Assistant Professor (and Postdoc, Michigan Society of Fellows)
About
Inspired by my work with artists, architects, and urban planners, my first book Heavy Load-Bearing Modernity: A Cultural Geology of Albert Speer’s Berlin/Germania embeds a charged piece of material into intellectual history: the heavy load-bearing cylinder. The massive ferroconcrete cylinder is 46 feet tall, has a diameter of 69 feet, and weighs 12,650 tons, which is more than the Eiffel Tower in Paris, the Statue of Liberty in New York, and the Christ the Redeemer statue in Rio de Janeiro combined.
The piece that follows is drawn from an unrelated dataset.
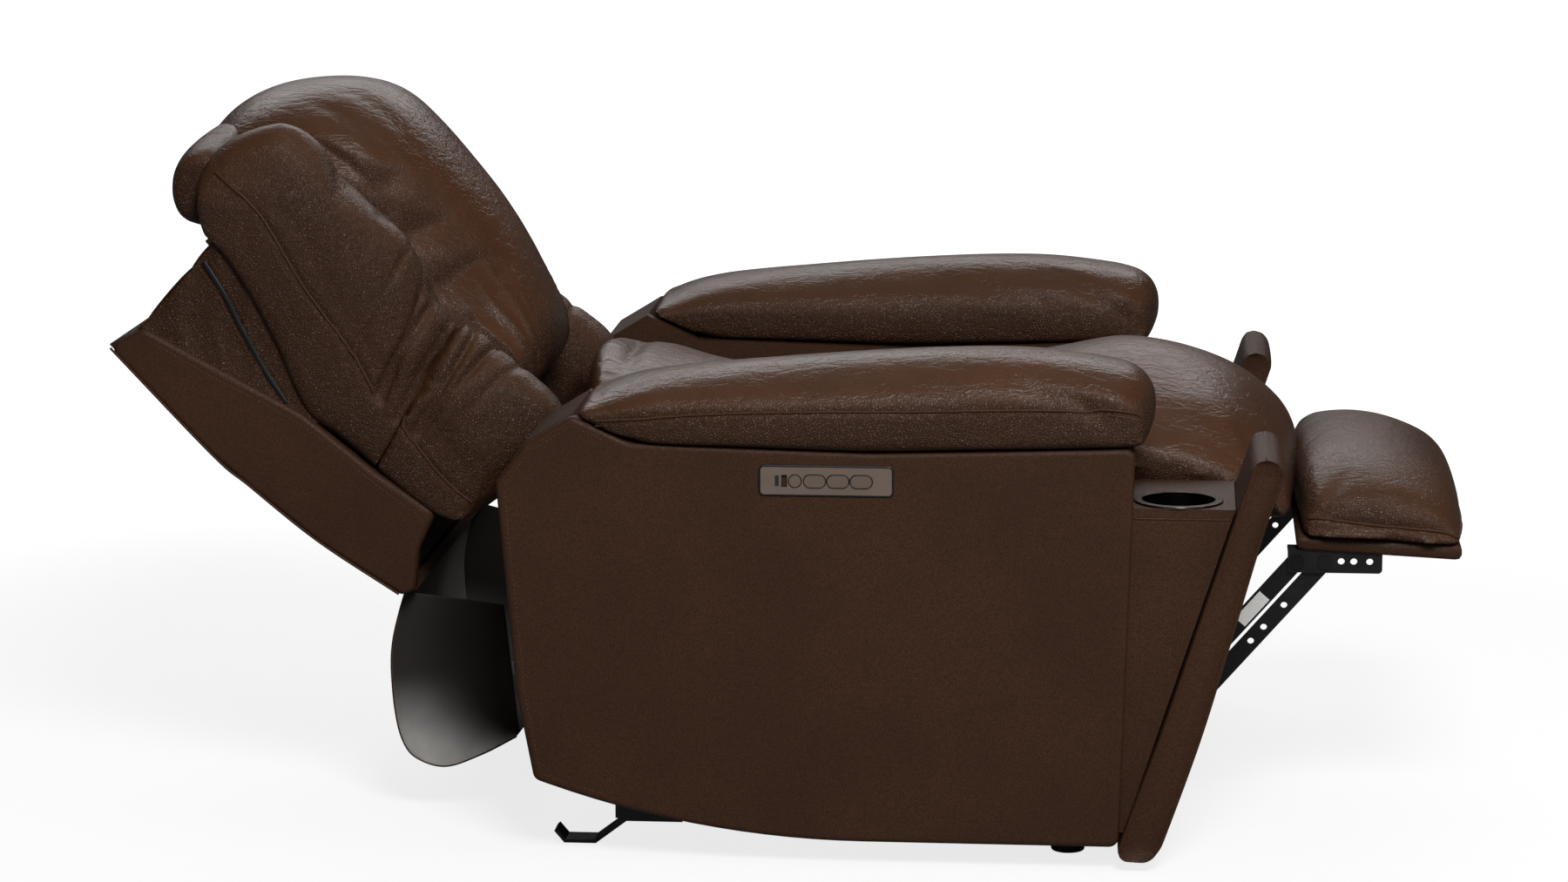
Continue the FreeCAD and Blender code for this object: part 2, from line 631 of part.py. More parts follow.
def back_plate():
    """Steel side plate from the hinge to the top of the back."""
    corners = back((-20, 20, 19), (20, 20, 19), (26, -34, 30), (75, -75, 30), (150, -82, 60),
                   (240, -35, 60), (445, 72), (458, 50), (258, -85, 60), (150, -135, 60),
                   (50, -110, 30), (-20, -20, 19))
    plate = slab(corners, BACK_PLATE_IN, BACK_PLATE_IN + PLATE)
    return drill(plate, [PIVOT], BACK_PIN_RADIUS + FIT)


def back_rails():
    """Three rails between the side plates, and the two arms that carry the headrest."""
    rails = [((140, -125), (170, -95)), ((225, -62), (252, -35)), ((400, 30), (425, 52))]
    solids = []
    for (y0, z0), (y1, z1) in rails:
        (ya, za), (yb, zb) = back((y0, z0), (y1, z1))
        solids.append(box(-BACK_PLATE_IN, BACK_PLATE_IN, ya, yb, za, zb))
    x0, x1 = BACK_ARM_IN, BACK_ARM_IN + HEAD_ARM
    (foot, head) = back((239, -40), HEAD_PIVOT)
    arm = drill(bar((foot, head), 26, x0, x1), [head], 6 + FIT)
    (ya, za), (yb, zb) = back((225, -62), (252, -35))
    arm = arm.cut(box(0, HALF, ya, yb, za - 20, zb))
    return solids + pair(arm)


def lumbar_cushion():
    crown = back((60, -20), (33, 0, 18), (20, 60, 25), (57, 175, 60), from_head(134, 110))
    base = back(from_head(217, 14), from_head(-61, 128))
    half = BACK_ARM_IN - SOFT_GAP
    return padded(crown, -half, half, 11, base)


BOLSTER_JOINT = [(78, 100), (137, -18)]   # where the bolster folds, from front to rear


def upper_bolster():
    front, rear = BOLSTER_JOINT
    crown = back(rear, (*front, 30), (118, 155, 60), from_head(134, 62))
    base = back(from_head(217, 14), from_head(-61, 160))
    return padded(crown, WING_IN, BACK_HALF, 11, base)


def lower_bolster():
    """Two lobes, one on each side of the hinge plates."""
    joint = offset(BOLSTER_JOINT, -SOFT_GAP)
    inner = back((-30, -6, 20), (6, 35, 30), *joint, (110, -60, 20), (92, -66, 12),
                 (68, -38, 12), (34, -32, 8))
    outer = back((48, -6, 10), (34, 50, 20), *joint, (108, -62, 12), (76, -56, 10))
    return [slab(inner, WING_IN, BACK_PLATE_IN - SOFT_GAP),
            slab(outer, PLATE_IN + PLATE + PLATE_PLAY, BACK_HALF)]


LUMBAR_LINE = [(60, -20), from_head(-61, 128)]


def lumbar_frame():
    """Middle of the lumbar cushion's rear face, and the ways along it and out of it."""
    (y0, z0), (y1, z1) = LUMBAR_LINE
    length = math.hypot(y1 - y0, z1 - z0)
    along = ((y1 - y0) / length, (z1 - z0) / length)
    return ((y0 + y1) / 2, (z0 + z1) / 2), along, (-along[1], along[0])


def behind_lumbar(a, d):
    """back() corner at a mm along the cushion's rear face and d mm behind it."""
    (y, z), along, out = lumbar_frame()
    return (y + along[0] * a - out[0] * d, z + along[1] * a - out[1] * d)


LUMBAR_GAP = LUMBAR_TRAVEL + 1.0
LUMBAR_PLATE = 4.0
STEM = 8.0
STEM_LENGTH = LUMBAR_TRAVEL + 28


def lumbar_plate():
    face, rear = LUMBAR_GAP, LUMBAR_GAP + LUMBAR_PLATE
    plate = slab(back(*[behind_lumbar(a, d) for a, d in
                        ((-50, face), (50, face), (50, rear), (-50, rear))]), -110, 110)
    _, _, out = lumbar_frame()
    (y, z), = back(behind_lumbar(0, rear))
    stem = Part.makeCylinder(STEM, STEM_LENGTH, FreeCAD.Vector(0, y, z),
                             FreeCAD.Vector(0, -out[0], -out[1]))
    return plate.fuse(stem)


def lumbar_guide():
    """Sleeve for the lumbar plate's stem, on a bridge between two rails."""
    near = LUMBAR_GAP + LUMBAR_PLATE + 10
    far = near + 52
    block = slab(back(*[behind_lumbar(a, d) for a, d in
                        ((-16, near), (16, near), (16, far), (-16, far))]), -16, 16)
    bridge = slab(back((158, -95), (170, -95), (225, -52), (225, -40), (218, -40)), -16, 16)
    (y, z), = back(behind_lumbar(0, 0))
    _, _, out = lumbar_frame()
    bore = Part.makeCylinder(STEM + FIT, 150, FreeCAD.Vector(0, y, z),
                             FreeCAD.Vector(0, -out[0], -out[1]))
    return block.fuse(bridge).cut(bore).removeSplitter()


def back_pin():
    return pin(PIVOT, BACK_PLATE_IN, PLATE_IN + PLATE, BACK_PIN_RADIUS)


def crank_pin():
    return rod(CRANK_IN, PLATE_IN + PLATE, CRANK_PIVOT, 2 * PIN_RADIUS)


# ---------------------------------------------------------------- headrest
def head_front():
    """Front face of the headrest board, from its top end down."""
    return offset(HEAD_BOARD, HEAD_BOARD_THICK + SOFT_GAP)[::-1]


def headrest_frame():
    """Board with two arms that turn on the headrest pins."""
    board = slab(back(*strip(HEAD_BOARD, HEAD_BOARD_THICK)), -BACK_HALF + 30, BACK_HALF - 30)
    x0, x1 = HEAD_ARM_IN, HEAD_ARM_IN + HEAD_ARM
    (pivot, end) = back(HEAD_PIVOT, (322, 130))
    arm = drill(bar((pivot, end), 24, x0, x1), [pivot], 6)
    arm = arm.cut(slab(back(*[(y + 60, z - 40) for y, z in HEAD_BOARD], *HEAD_BOARD[::-1]),
                       x0, x1))
    journal = pin(pivot, x0, BACK_ARM_IN + HEAD_ARM, 6)
    return board.fuse([arm, mirrored(arm), journal, mirrored(journal)]).removeSplitter()


def headrest_cushion():
    crown = back(from_head(107, 128), (188, 356, 50), (265, 390, 80), (378, 364, 60),
                 (447, 288, 24), (437, 225))
    base = back(*head_front(), from_head(32, 14))
    return padded(crown, -PILLOW_HALF, PILLOW_HALF, 10, base)


def headrest_wing():
    crown = back(from_head(107, 86), (219, 285, 60), (292, 347, 60), (366, 325, 24),
                 (393, 300, 14), (388, 222))
    base = back(*head_front(), from_head(32, 14))
    return padded(crown, WING_IN, BACK_HALF, 10, base)


def headrest_gusset():
    """Zipped cover that closes the opening between headrest and back, as one skin."""
    half, thick = BACK_HALF - 6, 1.5
    top, foot = HEAD_BOARD[2], SHELL_FRONT[0]
    path = back((top[0] + 0.5, top[1]), (398, 160), (430, 120), (foot[0], foot[1] + 0.5))
    return slab(strip(path, thick), -half, half)


def rear_skirt():
    """Hanging flap under the back."""
    top, clear = SHELL_REAR[0], 0.9
    path = back((top[0], top[1] - clear), (170, -320), (166, -395), (142, -430), (105, -440),
                (60, -424), (19, -402))
    return slab(strip(path[::-1], 2.0), -ARM_IN + 5, ARM_IN - 5)


# ---------------------------------------------------------------- files
def main():
    os.makedirs("parts", exist_ok=True)
    names = {-1: "right", 1: "left"}
    for part, shape in (("side_panel", side_panel()), ("arm_pad", arm_pad()),
                        ("front_post", front_post()), ("cup_block", cup_block()),
                        ("cup_holder", cup_holder())):
        for side in SIDES:
            one = shape if side == 1 else mirrored(shape)
            if part == "side_panel" and side == -1:
                one = one.cut(box(-HALF - 1, -HALF + BOARD + 1, *control_cavity()))
            save(f"{part}_{names[side]}", one)
    save("inner_panels", pair(inner_panel()))
    boards = arm_boards()
    control_way = box(-HALF, -HALF + BOX_DEPTH + 2, *control_cavity(2))
    save("arm_boards", boards, [mirrored(b).cut(control_way) for b in boards])
    save("base_rails", pair(base_rail()))
    save("base_cross_tubes", [cross_tube(y) for y in UPRIGHTS_Y])
    save("base_uprights", [s for y in UPRIGHTS_Y for s in pair(upright(y))])
    save("rear_legs", pair(rear_leg()))
    save("front_glides", pair(glide()))
    save("mechanism_plates", pair(mechanism_plate()))
    save("seat_frame", seat_frame())
    pitch = 2 * OUTER_SPRING / (SPRING_COUNT - 1)
    save("seat_springs", [seat_spring(i * pitch - OUTER_SPRING) for i in range(SPRING_COUNT)])
    save("seat_cushion", seat_cushion())
    save("hinge_pins", pair(back_pin()), pair(crank_pin()))
    save("control_plate", control_plate())
    save("control_box", control_box())
    save("usb_port", usb_port())
    save("indicator_light", indicator_light())
    save("home_button", home_button())
    for name in ROCKERS:
        save(name, rocker(name))
    for name in ACTUATORS:
        save(f"{name}_motor", motor(name))
        save(f"{name}_motor_track", track(name))
        save(f"{name}_slide_block", slide_block(name))
    save("power_inlet", power_inlet())
    save("footrest_crank", crank())
    save("crank_rivets", crank_rivets())
    save("lower_links", pair(link(0, FIT)))
    save("upper_links", pair(link(1, OPEN_PIVOT_PLAY)))
    save("blank_label", blank_label())
    save("footrest_brackets", pair(bracket()))
    save("footrest_rivets", foot_rivets())
    save("footrest_board", footrest_board())
    save("footrest_cushion", footrest_cushion())
    save("back_shell_sides", pair(shell_side()))
    save("back_shell_rear", shell_rear())
    save("back_side_plates", pair(back_plate()))
    save("back_rails", back_rails())
    save("lumbar_cushion", lumbar_cushion())
    save("upper_bolsters", pair(upper_bolster()))
    save("lower_bolsters", [s for lobe in lower_bolster() for s in pair(lobe)])
    save("lumbar_plate", lumbar_plate())
    save("lumbar_guide", lumbar_guide())
    save("headrest_frame", headrest_frame())
    save("headrest_cushion", headrest_cushion())
    save("headrest_wings", pair(headrest_wing()))
    save("headrest_gusset", headrest_gusset())
    save("rear_skirt", rear_skirt())


main()
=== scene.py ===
# %% [markdown]
# # A powered recliner armchair
# The chair stands reclined with its footrest out. The CAD model already holds every steel
# link, board, motor and button at its true size. What is left to make here is what makes
# leather furniture look like furniture: stuffed cushions, wrapped panels, seams and finishes.

# %% Load the CAD model as the fixed frame
import json

import bmesh
import bpy
import numpy as np
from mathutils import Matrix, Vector


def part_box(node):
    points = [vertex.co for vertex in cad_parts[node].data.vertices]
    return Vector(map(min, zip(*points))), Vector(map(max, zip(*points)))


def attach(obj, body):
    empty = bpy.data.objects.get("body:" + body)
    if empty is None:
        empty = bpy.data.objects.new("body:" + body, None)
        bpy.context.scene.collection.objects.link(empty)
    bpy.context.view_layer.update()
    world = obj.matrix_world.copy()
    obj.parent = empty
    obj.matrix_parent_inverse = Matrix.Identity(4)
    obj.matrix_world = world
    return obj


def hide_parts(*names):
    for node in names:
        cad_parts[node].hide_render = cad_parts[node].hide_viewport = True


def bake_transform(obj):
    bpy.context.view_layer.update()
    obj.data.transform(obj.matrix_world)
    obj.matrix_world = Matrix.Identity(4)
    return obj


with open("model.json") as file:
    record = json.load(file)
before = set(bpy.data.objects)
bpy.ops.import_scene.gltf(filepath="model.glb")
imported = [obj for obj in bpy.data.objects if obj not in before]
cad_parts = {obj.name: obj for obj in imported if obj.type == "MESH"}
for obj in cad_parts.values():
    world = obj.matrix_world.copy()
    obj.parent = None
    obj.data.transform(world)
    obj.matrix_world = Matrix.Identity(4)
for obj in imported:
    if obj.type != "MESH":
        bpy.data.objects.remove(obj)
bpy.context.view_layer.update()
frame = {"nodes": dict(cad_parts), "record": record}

# %% [markdown]
# ## Working units
# Upholstery is measured in millimetres along stations that start at the front bottom corner
# of the side panels, 403 mm ahead of the model's origin. Shapes are written in those numbers
# and turned into metres once, when they become a mesh.

# %% Stations to metres
ORIGIN_STATION = 403.0


def metres(points):
    """(x, y, z) in millimetres of station to metres: subtract the origin's y, divide by 1000."""
    return (np.asarray(points, float) - (0.0, ORIGIN_STATION, 0.0)) / 1000.0


def curve(points, count, closed=False):
    """count points, evenly spaced by length, on a smooth line through the given ones.

    Catmull-Rom: on each span, the cubic whose end slopes are half the step between the
    neighbours of that end. A closed line gets its neighbours from the other end.
    """
    p = np.asarray(points, float)
    ends = (p[-1:], p[:2]) if closed else (2 * p[:1] - p[1:2], 2 * p[-1:] - p[-2:-1])
    p = np.vstack([ends[0], p, ends[1]])
    t = np.linspace(0, len(p) - 3, 40 * len(p))
    i = np.minimum(t.astype(int), len(p) - 4)
    f = (t - i)[:, None]
    a, b, c, d = p[i], p[i + 1], p[i + 2], p[i + 3]
    q = b + 0.5 * f * (c - a + f * (2 * a - 5 * b + 4 * c - d + f * (3 * (b - c) + d - a)))
    return evenly(q, count)


def evenly(q, count):
    """The same line with count points, spaced evenly by the length walked along it."""
    s = np.r_[0, np.cumsum(np.linalg.norm(np.diff(q, axis=0), axis=1))]
    want = np.linspace(0, s[-1], count)
    return np.stack([np.interp(want, s, q[:, k]) for k in range(q.shape[1])], axis=1)


def unit(v):
    """Each vector divided by its own length."""
    return v / np.maximum(np.linalg.norm(v, axis=-1, keepdims=True), 1e-12)


def at_x(x, line):
    """The (y, z) line as points in the plane of one x."""
    return np.column_stack([np.full(len(line), float(x)), line])


print("Front bottom corner of the right panel, metres:", metres((-500, 0, 29)))

# %% [markdown]
# ## Meshes from grids
# Every new surface here is a grid of points: one direction runs along the piece and the
# other runs round it. Whole arrays are worked out at once, and the faces follow from the
# grid's row and column numbers.

# %% Grid to mesh


def add_mesh(name, points, faces, material):
    """Smooth-shaded object with the given points (metres), faces and material."""
    mesh = bpy.data.meshes.new(name)
    mesh.from_pydata(points.reshape(-1, 3), [], faces)
    mesh.materials.append(material)
    mesh.polygons.foreach_set("use_smooth", np.ones(len(mesh.polygons), bool))
    obj = bpy.data.objects.new(name, mesh)
    bpy.context.scene.collection.objects.link(obj)
    return obj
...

Underneath it are measurement chambers that go as deep as 60 feet underground. Hitler's architect, Albert Speer, ordered the cylinder to simulate the weight of a gigantic Triumphal Arch projected as the major entrance gate to a completely remodeled Berlin: Germania. This plan capitalized on forced labor, deportation, and large-scale demolition, and was deeply tied into the network of concentration camps. I argue that the heavy load-bearing cylinder, as an engineering blueprint for both fascist imperial fantasies and the modern metropolis, was forged in a crucible of progress, megalomania, and destruction. As such, it is the dialectical emblem of fascist German modernity. This journey navigates the reader through the entangled histories of architecture, geotechnology, and the holocaust, among other layers of history.